I'm far from a guru, but I like to think I know more than the average Joe. All of my knowledge comes from experience and many Muscular Development and Flex magazines. Those magazines inspired me to learn more about the human body. I want to find the healthiest way to live, while looking as good as possible.
Everyone has days when they feel sluggish or unmotivated to hit the gym. On those days, I thought about everything that angered me, from my father's passing to how hard my family works to stay afloat. I also turn to my training partners, Joey and Jimmy, to push and remind me that I need to work hard every day and that there is no time for rest.
I plan on taking the sport as far as I can. I will continue training and competing and hopefully one day I can make a profit by doing what I love. But until then, I will just continue training and eating as much as humanly possible.

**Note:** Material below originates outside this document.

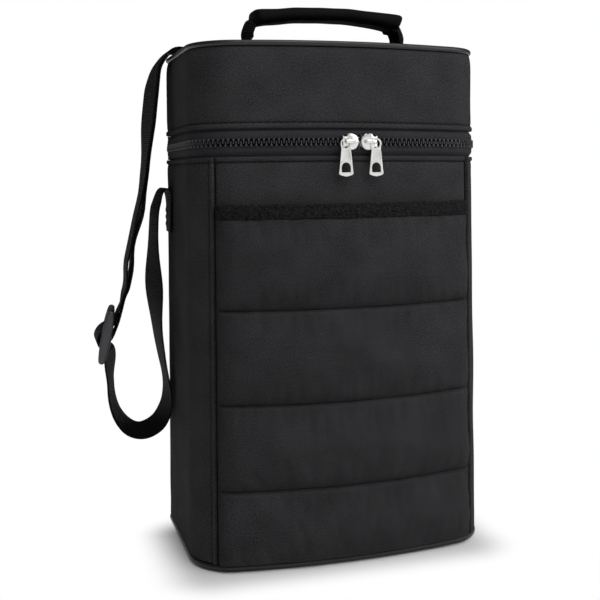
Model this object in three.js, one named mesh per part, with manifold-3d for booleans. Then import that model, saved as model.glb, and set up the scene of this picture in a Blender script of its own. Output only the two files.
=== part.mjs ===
// Zip-topped insulated carrying bag with a padded lid, a quilted front pocket and a shoulder strap.
// Millimetres, +Z up, +X to the right along the front, -Y out of the front.
// The origin is the middle of the base, on the surface that the bag stands on.

import * as THREE from "three";
import { mergeVertices } from "three/addons/utils/BufferGeometryUtils.js";
import Module from "manifold-3d";

const wasm = await Module();
wasm.setup();

// Overall sizes
const width = 204;
const depth = 131;
const height = 340;
const frontCornerRadius = 31;
const backCornerRadius = 19;
const seamX = 88.2; // the front panel's side seams from the middle, a little way round the corners
const frontRadius = 440; // the front wall is a shallow arc of this radius
const lidHeight = 57.5; // lid band, from its lower edge to the top of the piping
const zipGap = 17.7; // between the body's top edge and the lid's lower edge

// Materials' thicknesses
const clearance = 0.3; // between pieces that lie on each other
const fabric = 1.2;
const foam = 4;
const lining = 0.8;
const webbing = 1.2;
const boardThickness = 2.6;

// Piping
const basePipingRadius = 2.25;
const topPipingRadius = 2;
const pipingProud = 0.6; // how far the piping stands out of the wall

// Pocket
const pocketDrop = 30; // pocket mouth below the body's top edge
const pocketSlack = 6.6; // how far the mouth stands off the wall at its middle
const pocketPuff = 2.6; // loft of a quilted channel over the bare fabric
const quiltSeams = [52, 107, 167.5]; // heights of the seams across the pocket
const bindingHeight = 9.4;
const bindingThickness = 0.8;

// Zip
const tapeThickness = 0.7;
const tapeUnderFabric = 6; // tape hidden behind the fabric edge it is sewn to
const toothPitch = 3.4; // between teeth of the same row
const toothFoot = 2.75; // foot of a tooth below the chain's centre line
const toothTip = 1.05; // tip of a tooth beyond the centre line
const toothThickness = 2.6;
const toothFootHalf = 1.15; // half widths of a tooth along the zip
const toothNeckHalf = 0.5;
const toothHeadHalf = 0.8;
const toothCarrier = 0.55; // height of the moulded strip that joins the feet
const chainInset = 0; // middle of the chain from the bag's outer face
const zipParting = 2.1; // how far each row is pushed aside in a slider's mouth
const zipBackEnd = 2; // zip's ends ahead of the back corners' curves

// Sliders and pulls
const sliderMeeting = 6.1; // where the closed sliders meet, to the right of the middle
const sliderGap = 1.8;
const sliderLength = 11.3;
const sliderTail = 3.8; // half height at the tail
const sliderShoulder = 5.65; // radius of the round head
const sliderNeck = 2.4; // where the head begins, behind the slider's middle
const sliderPlate = 1.1;
const sliderFlange = 0.65;
const bridgeBar = 1;
const bridgeWidth = 2;
const bridgeLegAt = 3.9; // tail leg's centre from the slider's middle
const pullThickness = 1.35;
const pullEye = 2.75; // radius of the eye's hole
const pullEyeWall = 1.05;
const pullHang = 1.3; // eye's centre below the bridge leg it hangs on
const pullLength = 25.3;
const pullWidth = 10.2;
const pullShankWidth = 6.6; // under the eye
const pullPoint = 1.1; // depth of the shallow point at the bottom
const pullRim = 1.7; // metal under the arched hole
const pullHoleWidth = 6.1;
const pullHoleHeight = 6.4;

// Carrying handle
const handleY = -10;
const handleWidth = 25;
const handleSpan = 124; // over the outside of the legs
const gripLength = 113;
const gripThickness = 10.4;
const gripWidth = 27;
const gripRise = 30.6; // top of the grip above the lid
const gripArch = 3;
const patchLength = 22;

// Shoulder strap. Its free loop's points are chosen by eye.
const strapFromBack = 27.5; // strap's middle ahead of the back wall's outer face
const strapWidth = 30;
const tabLow = 213; // lower edge of the strap's sewn end
const tabHigh = 243;
const adjusterLength = 30;
const adjusterWidth = 38;
const adjusterThickness = 3;
const adjusterEndBar = 4;
const adjusterMiddleBar = 4;
const adjusterOut = 46; // centre of the adjuster out from the strap's sewn end
const adjusterUp = 137;
const adjusterTilt = 0.101; // radians, leaning towards the bag at its top
const ringBar = 3;
const ringGap = 7;
const tabLength = 24; // right side's tab, below the ring

// Facets
const cornerSteps = 5;
const seamSteps = 2; // round a corner, from its start to the seam
const frontSteps = 6;
const zipStep = 3; // along the zip between its sliders

// Heights that follow
const lidBottom = height - lidHeight;
const bodyTop = lidBottom - zipGap;
const zipZ = (lidBottom + bodyTop) / 2;
const wallBottom = 2 * basePipingRadius + 2 * clearance;
const topPipingZ = height - topPipingRadius;
const lidWallTop = topPipingZ - topPipingRadius - clearance;
const tapeBottom = bodyTop - tapeUnderFabric;
const tapeTop = lidBottom + tapeUnderFabric;
const floorTop = fabric + clearance + boardThickness + clearance + lining;
const lidCeiling = lidWallTop - foam - clearance;
const pocketMouth = bodyTop - pocketDrop;

// Insets of the layers of a wall from the bag's outer face
const foamInset = fabric + clearance;
const liningInset = foamInset + foam + clearance;
const roomInset = liningInset + lining;
const tapeInset = fabric + clearance + tapeThickness / 2;
const basePipingInset = basePipingRadius - pipingProud;
const topPipingInset = topPipingRadius - pipingProud;

// Centres of the outline's arcs
const cornerX = width / 2 - frontCornerRadius;
const frontCentreY = frontRadius - depth / 2;
const frontCornerY = frontCentreY - Math.sqrt((frontRadius - frontCornerRadius) ** 2 - cornerX ** 2);
const backCornerX = width / 2 - backCornerRadius;
const backCornerY = depth / 2 - backCornerRadius;
const frontAngle = Math.asin(cornerX / (frontRadius - frontCornerRadius));
const frontEndX = frontRadius * Math.sin(frontAngle);
const seamAngle = Math.asin((seamX - cornerX) / frontCornerRadius); // round the corner
const quarter = Math.PI / 2;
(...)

The absolute most important tip is to listen to your body. You know your body better than anyone and you know when to step on the gas and when to back off. Only you can differentiate pain from injury. Pain is good, but many people feel pain and immediately relate it to injury. This slows your growth. Connect your mind to your body.
My favorite professional bodybuilder of all time is Frank Zane. Frank defied the odds and won multiple Mr. Olympia titles weighing well under 200 pounds. He won based on aesthetics. I can relate to this because I will never be the biggest man onstage, but the sport should not be judged only on size and mass. I feel that judges should count aesthetics more because it appeals to all audiences, not just the diehard bodybuilding fans. My other favorite bodybuilder is Kai Greene because of his philosophy and mentality. He is outspoken, but soft-spoken.
Bodybuilding.com helped me find great deals on supplements. Everyone striving to achieve their fitness goals can appreciate discounts on supplements because, unfortunately, it costs more to be healthy than unhealthy.